Sorry. Clarification is in order.

No dripless seal. A few years back, I had to replace my transmission. I put in a ZF-10 in place of a Hurth HBW-50. The ZF is about 1 1/2 inches longer and 1 inch taller than the old trans. Therefore the coupling and the prop shaft are pushed aft to the point that there is very little shaft exposed forward of the packing gland. The packing gland cannot be unscrewed and slid back up the shaft in order to put new packing material inside. The remedy seems to be to shorten the prop shaft log or the hose or both.

As far as pulling the prop, the shaft must be removed in order to complete the cutting of the log and change the hose and I don't think the shaft can slide out past the rudder with the prop on it.

No the shaft will not be shortened. It protrudes about 1 1/2" extra from the hull but it does not seem to cause undue vibration, so I will leave well enough alone.

Of course I will know more when I get the boat out of the water and I can examine everything.
 

Rocinante33

Contributing Partner
Ian,

Thanks for the comments. Very helpful.

Note that I was responding to a very old thread when I discussed modifying the puller. That response from C Trembanis about his spinning packing gland was 10 years ago.:rolleyes:
 

Shelman

Member III
Blogs Author
Keith,
I get it now. It all seems like it should work just fine. Let us know how you like the new zf-10
 

EGregerson

Member III
shaft

I noticed a groove in my shaft where the packing material has worn in over the years (noticed it when i pulled the transmission for rebuild); it's not a big problem but i suppose i have to replace packing material more often. I wondered if just shortening the shaft a little would put the packing material on an unworn section of the shaft. If you had such a groove; what would you be up against in shortening the shaft; in your case 1 1/2"?
 

footrope

Contributing Partner
Blogs Author
I noticed a groove in my shaft where the packing material has worn in over the years (noticed it when i pulled the transmission for rebuild); it's not a big problem but i suppose i have to replace packing material more often. I wondered if just shortening the shaft a little would put the packing material on an unworn section of the shaft. If you had such a groove; what would you be up against in shortening the shaft; in your case 1 1/2"?

There is a recommended amount of clearance between the prop blades and the hull that should be observed. I think it's something like 15% of the prop diameter. Or maybe it's 10% absolute minimum and 15% desired. You might look into what is recommended for clearance if shortening the shaft will get you close to that.
 

Rocinante33

Contributing Partner
Craig,

I am actually trying to avoid shortening the shaft. I think it would be some expensive machine work to do that. The splines would, I think, need to be lengthened down the shaft. I want to shorten only the fiberglass tube the prop log. I will pull the shaft out, cut what I needed to, then slide the shaft back in.

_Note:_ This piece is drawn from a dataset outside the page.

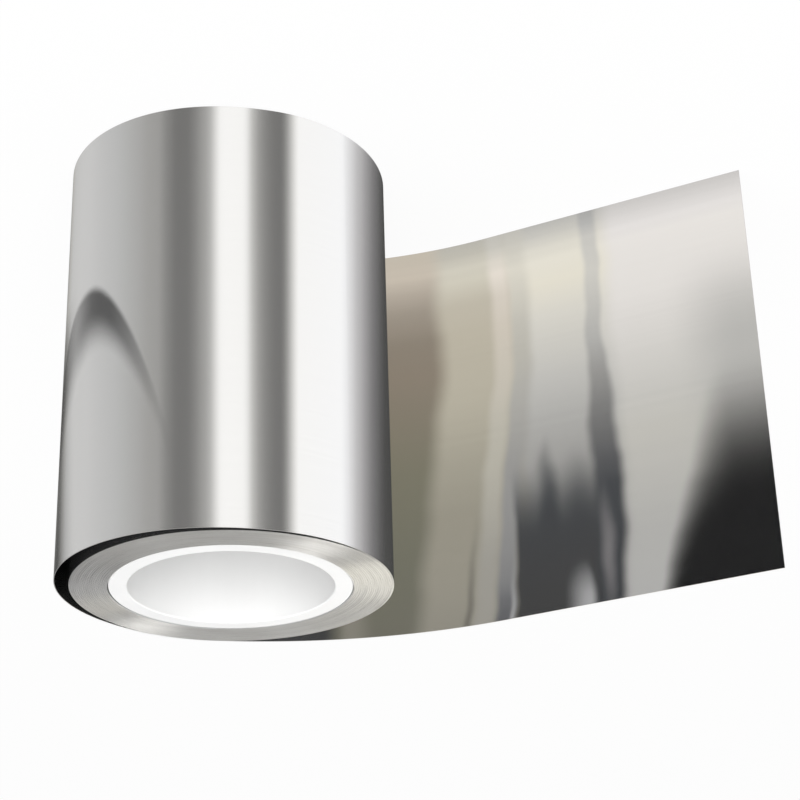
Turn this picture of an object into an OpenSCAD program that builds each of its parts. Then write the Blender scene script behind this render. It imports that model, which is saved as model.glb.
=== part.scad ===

I will be (and I have been) living with the extra shaft length sticking out of the hull. It serves to move the prop farther out from the hull, not closer. My initial worry was vibration but it seems to be within reasonable limits.
 

Rocinante33

Contributing Partner
Pulling the prop & shaft

My boat is on the hard now and I have spent a portion of each of the last two days working on it. I have the transmission to shaft coupling unbolted and the packing gland loosened but I'm having a heckuva time trying to get the shaft loose from the transmission coupling, even though it is unbolted. There is some rust present and the steel coupler will not release the stainless shaft. I used PB Blaster on it (keeeping it away from the tranny seal). What a PITA. There is not much of a gap between the shaft coupling and the transmission coupling. I was barely able to put a large nut in between, center it over the shaft, put in longer bolts in the flanges and tighten them down. I had wanted to put a socket in there to push it out, but the gap is too small.That pushed the shaft out but only about 1/2". It was painstakingly slow and difficult. When I pull on the shaft from below the boat, nada. I have it out about 2" now. The coupling is 6-7" wide.

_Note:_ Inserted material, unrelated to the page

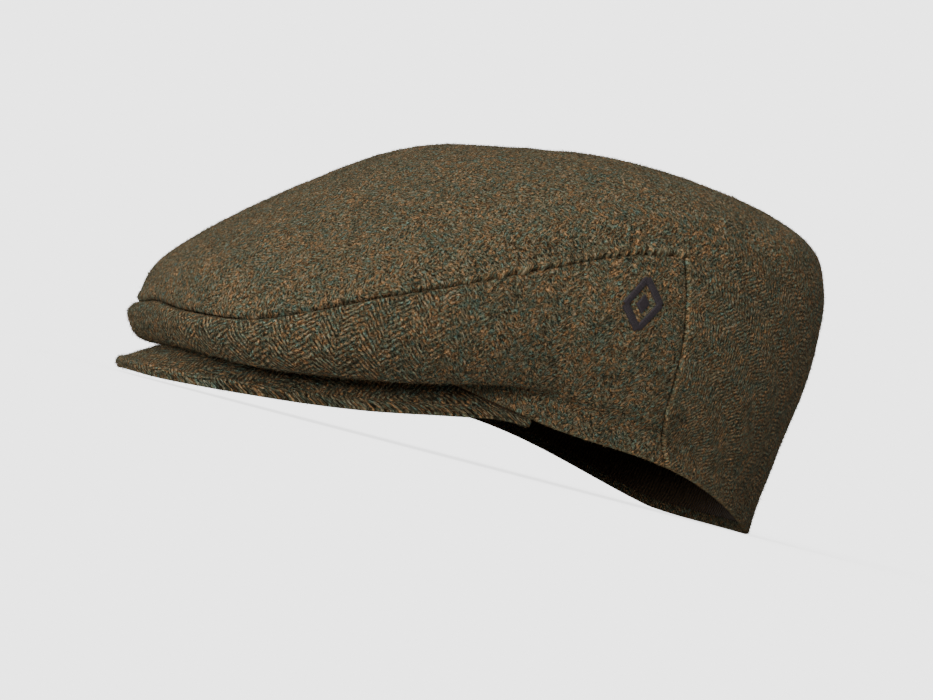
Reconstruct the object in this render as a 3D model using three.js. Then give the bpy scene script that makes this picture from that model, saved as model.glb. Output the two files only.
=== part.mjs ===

Next time I will take various lengths of bolts which I can put in there and repeat the process to push it out more, sequentially lengthening the bolt until the shaft is completely pushed out.
 

EGregerson

Member III
way back machine

i'm thinking back 10 years; to my old universal when i removed the shaft; pita fer sure. But i seem to remember a little set screw in the collar; that, when i finally saw it, i had a eureka moment; does yours have a set screw?
 

tenders

Innocent Bystander
You have my sympathies, I've done this a few times with the coupling in my Atomic Four and I think it's the hardest and least-fulfilling job there is on a boat. Hours and hours of knuckle-busting work for fractions of inches of progress. The setscrew, if there is one, is not the issue; the rust is. I've slathered gobs of antiseize on the shaft before replacing it; no difference in ease of removal after 5-6 years.

I'm a little surprised that you have to draw 6" of shaft out of the coupling. That seems more like a kneesock than a coupling! My coupling is about 2.5 times the length of my shaft diameter.

The next time I do this I will seriously consider simply cutting the shaft (50% probability) and replacing the one-piece. coupling with a "split coupling" (100% probability; I've already purchased it and have no imminent need for it) which disassembles around the shaft and saves 97% of the hassle with this project..
 

tenders

Innocent Bystander
I believe split couplings, sometimes referred to as "two-piece" couplings, are relatively standard machine shop items. They're available under the "shaft coupling" section at getaprop.com. Buck Algonquin and Walter Machine make them.

Don Moyer sells ones intended for various configurations of Atomic Fours at moyermarine.com. Not sure who his supplier is.

This is a rare category that I do not see at McMaster-Carr.